One of the most thrilling uses of the Jeep, was performed by British and Allied LRDG units, “Long Range Desert Group” in North Africa. Often paired with Chevrolet WB trucks, they were heavily armed and received a lot of extra fuel. Their task was to navigate deep and far into enemy territory, gathering intelligence and operating covert reconnaissance. But they also hit depots, camps or even airbases, sometimes at night or dawn, striking hard and fast, and creating havoc in rear line sectors reputedly “quiet”, and therefore weakly defended. They made such an impression on the Italians in particular (which called it the “Pattuglia Fantasma” or “Ghost Patrol”) that they developed a special vehicle, the AS-42 Sahariana, derived from the AB-41 armored car for the same tasks and missions.
Postwar career & legacy
The Willys M38 was the immediate postwar continuation of the original Jeep, also known as the Willys MC. Produced to 61,423 units from 1950 to 1952, and replaced by the M38A1/Willys MD (1952-57 and 101,488 units), Willys M606 in 1954-64 (6500), and the M606 until 1968 with 155,500 vehicles. So that, in 1970, when a replacement was first sought, the “Jeep” production culminated to a staggering 972,830 vehicles -almost a million. It was also largely produced under licence during the postwar by many NATO and non-aligned countries, many of which are still in use. A true replacement was to be the M-151 MUTT (M151 Truck, Utility, 1/4-Ton, 4×4), of which eventually 100,000 (1959–1982) were built by the Ford Motor Co. However due to its tendency to roll-over easily, it has been never popular.

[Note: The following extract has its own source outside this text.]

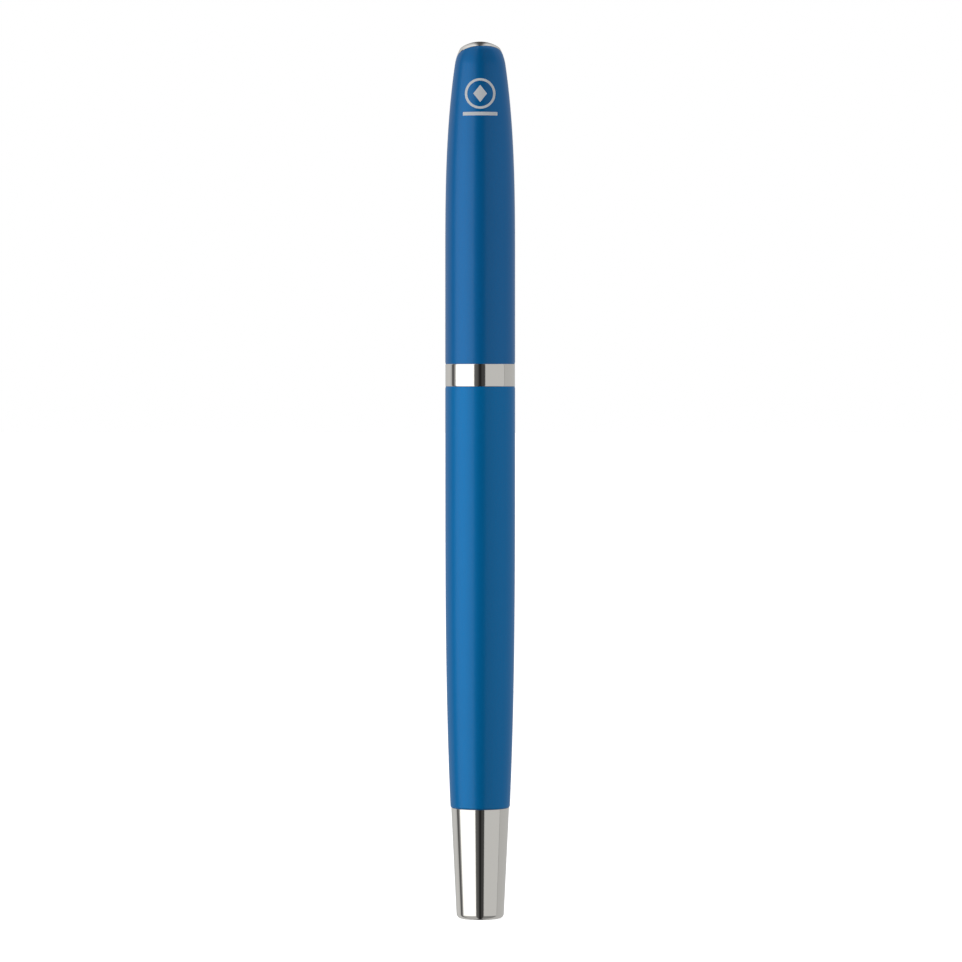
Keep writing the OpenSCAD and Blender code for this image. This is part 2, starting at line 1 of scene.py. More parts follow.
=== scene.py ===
"""A capped rollerball pen: turned shells, chrome trim, writing section, refill, spring and clip."""
import math

import bmesh
import bpy
from mathutils import Matrix, Vector

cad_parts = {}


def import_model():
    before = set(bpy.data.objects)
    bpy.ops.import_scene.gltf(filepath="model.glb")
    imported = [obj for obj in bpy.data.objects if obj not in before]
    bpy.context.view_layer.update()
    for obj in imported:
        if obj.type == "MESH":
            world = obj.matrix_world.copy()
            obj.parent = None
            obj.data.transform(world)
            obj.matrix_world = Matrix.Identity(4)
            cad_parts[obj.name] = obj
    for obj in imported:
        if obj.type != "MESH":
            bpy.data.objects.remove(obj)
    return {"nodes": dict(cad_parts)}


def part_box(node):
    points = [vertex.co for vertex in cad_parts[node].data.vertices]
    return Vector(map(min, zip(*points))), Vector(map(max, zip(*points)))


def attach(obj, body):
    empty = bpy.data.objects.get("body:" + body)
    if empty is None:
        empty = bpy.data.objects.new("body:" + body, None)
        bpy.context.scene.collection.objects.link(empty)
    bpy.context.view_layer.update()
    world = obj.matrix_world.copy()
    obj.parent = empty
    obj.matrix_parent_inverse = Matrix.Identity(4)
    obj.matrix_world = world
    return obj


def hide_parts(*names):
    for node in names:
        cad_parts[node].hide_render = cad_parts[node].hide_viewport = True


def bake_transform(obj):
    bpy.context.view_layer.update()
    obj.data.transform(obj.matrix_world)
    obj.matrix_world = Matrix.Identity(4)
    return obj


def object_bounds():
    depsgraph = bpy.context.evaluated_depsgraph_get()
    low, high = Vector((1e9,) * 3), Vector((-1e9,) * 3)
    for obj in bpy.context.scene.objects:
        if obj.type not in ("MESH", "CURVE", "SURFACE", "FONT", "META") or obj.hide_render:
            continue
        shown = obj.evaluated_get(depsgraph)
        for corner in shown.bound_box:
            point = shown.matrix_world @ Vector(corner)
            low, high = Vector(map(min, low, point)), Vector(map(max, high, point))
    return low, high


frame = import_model()
cad_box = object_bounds()

MM = 0.001

# ---------------------------------------------------------------- sizes from the frame


def foot(node):
    """Height of a CAD node's underside."""
    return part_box(node)[0][2]


def head(node):
    """Height of a CAD node's top."""
    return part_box(node)[1][2]


def radius(node):
    """Half of a CAD node's width along X."""
    return (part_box(node)[1][0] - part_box(node)[0][0]) / 2


TAIL_TOP = foot("barrel_tube")
SEAM = head("barrel_tube")
BAND_TOP = head("cap_ring")
TOP = head("cap_top")
PEN_R = radius("barrel_tube")
PLUG_FOOT = foot("cap_top")
COLLAR_TOP = head("section_ring")
SECTION_TOP = head("section_body")
NOSE_FOOT = foot("nose_cone")
NOSE_TOP = head("nose_cone")
REFILL_R = radius("refill_tube")

# ---------------------------------------------------------------- sizes of the shells

# Rounds on corners, from a crisp cut edge to an eased one
CRISP = 0.03 * MM
FINE = 0.05 * MM
BROKEN = 0.1 * MM
TRIMMED = 0.12 * MM
EASED = 0.15 * MM
SOFT = 0.2 * MM

# Barrel: plain down to BARREL_PLAIN, then its radius shrinks by BARREL_DROP down to the tail
WALL = 0.6 * MM
BARREL_PLAIN = SEAM - 12.74 * MM
BARREL_DROP = PEN_R - 4.685 * MM
BARREL_FOOT_ROUND = 0.22 * MM

# Lead-in bevels at the mouths of barrel and cap, and the centre band
LEAD = 0.3 * MM
LEAD_DEPTH = 0.06 * MM
BAND_R = PEN_R - 0.03 * MM
BAND_EDGE = 0.15 * MM
BAND_ROUND = 0.06 * MM

# Tail cone: a spigot fills the barrel's foot and a bore takes the spring
TAIL_TOP_R = 4.565 * MM
TAIL_END_R = 3.715 * MM
TAIL_CORNER = 0.85 * MM
TAIL_FLOOR = 5 * MM
TAIL_BORE_R = REFILL_R + 0.25 * MM
TAIL_SPIGOT_R = 3.97 * MM

# Cap: plain up to CAP_PLAIN, tapered up to its shoulder, then a bend and a dome cut off by a slanted rim
CAP_PLAIN = SEAM + 19.06 * MM
SHOULDER = TOP - 3.7 * MM
SHOULDER_R = 3.995 * MM
SHOULDER_BEND = 8 * MM
DOME_EDGE_R = 3.07 * MM
DOME_EDGE_ROUND = 0.35 * MM
DOME_EDGE_LOW = SHOULDER + 1.5 * MM
DOME_MIDDLE_R = 0.5 * MM
RIM = TOP - 2.1 * MM
RIM_RISE = math.tan(math.radians(23.8))
RIM_ROUND = 0.12 * MM
RIM_SEAM = 0.03 * MM
CAP_END_WALL = 4.2 * MM
PLUG_R = 2.6 * MM
SCREW_HOLE_R = 1.23 * MM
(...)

It was replaced in the eighties by the Humvee. Its civil career was also brilliant, as the discharged GI’s started buying surplus vehicles at such a rate that Willys sold thousands more of the “CJ”, the MB civilian version. There was, for some time, a brand battle around the name of “Jeep”, that eventually Willys inherited after Bantam went bankrupt in 1955. “Jeep” has, in the meantime, became a standalone brand and inspired Land Rover, Toyota, Nissan, Mitsubishi, Suzuki to produce off-road vehicles, thus leading to the actual branch of SUVs.